Fuad Masoum, a member of the Kurdish negotiating team, said no definitive decisions on divvying up the 32-member Cabinet have been made. He declined to confirm that a Sunni Arab will be named defense minister, but said that it was one option under consideration.

The army chief of staff could be a Shiite, al-Bayati said, adding that his bloc was pressing for a Shiite to also head the Interior Ministry, which oversees the police -- Iraq's other main security force.

Kurds are thought to number between 15 to 20 percent of Iraq's 26 million people, with Sunni Arabs roughly equivalent. Shiite Arabs make up 60 percent of the population.

In other violence:

-- A mortar shell or rocket landed on a primary school in western Baghdad, killing at least one child and injuring three others, according to a police official who asked not to be named out of fear of retribution by attackers.

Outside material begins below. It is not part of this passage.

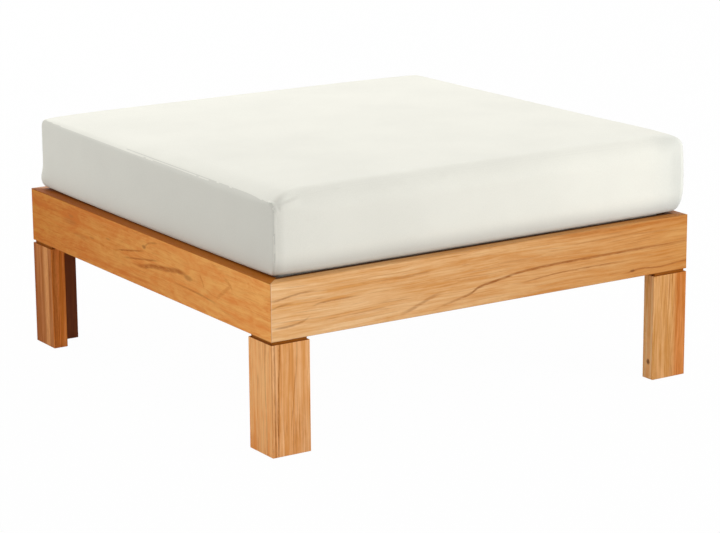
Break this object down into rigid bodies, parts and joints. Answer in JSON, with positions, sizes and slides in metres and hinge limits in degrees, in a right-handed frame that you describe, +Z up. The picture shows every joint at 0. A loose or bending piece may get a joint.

-- A policeman attempting to defuse a roadside bomb in Baghdad died when the charge exploded and another officer suffered injuries, police Cap. Talib Thamir said.

-- A suicide car bomb blast in the northern city of Mosul hit a convoy of Iraqi and U.S. soldiers, injuring four, including two who quickly returned to duty, the U.S. military said.

-- An explosion that destroyed a car in western Baghdad killed two civilians and injured three, police Maj. Mousa Hussein said.

-- A previously unknown group calling itself the Protectors of Islam Brigade released a video showing a man apparently held hostage by gunmen and called on the German government to intervene on behalf of the man, who identified himself as a journalist and said he had a German passport. The video was delivered anonymously to the Baghdad offices of Time Magazine, which shared its contents with The Associated Press. The authenticity of the kidnap claim could not be verified.

-- Clashes between insurgents and Iraqi commandos forces near Ramadi left two gunmen killed and two injured, an Iraqi commandos official said. Six commandos were wounded, said Brig. Gen. Mohammed Azzawi, the commandos commander in the Anbar province.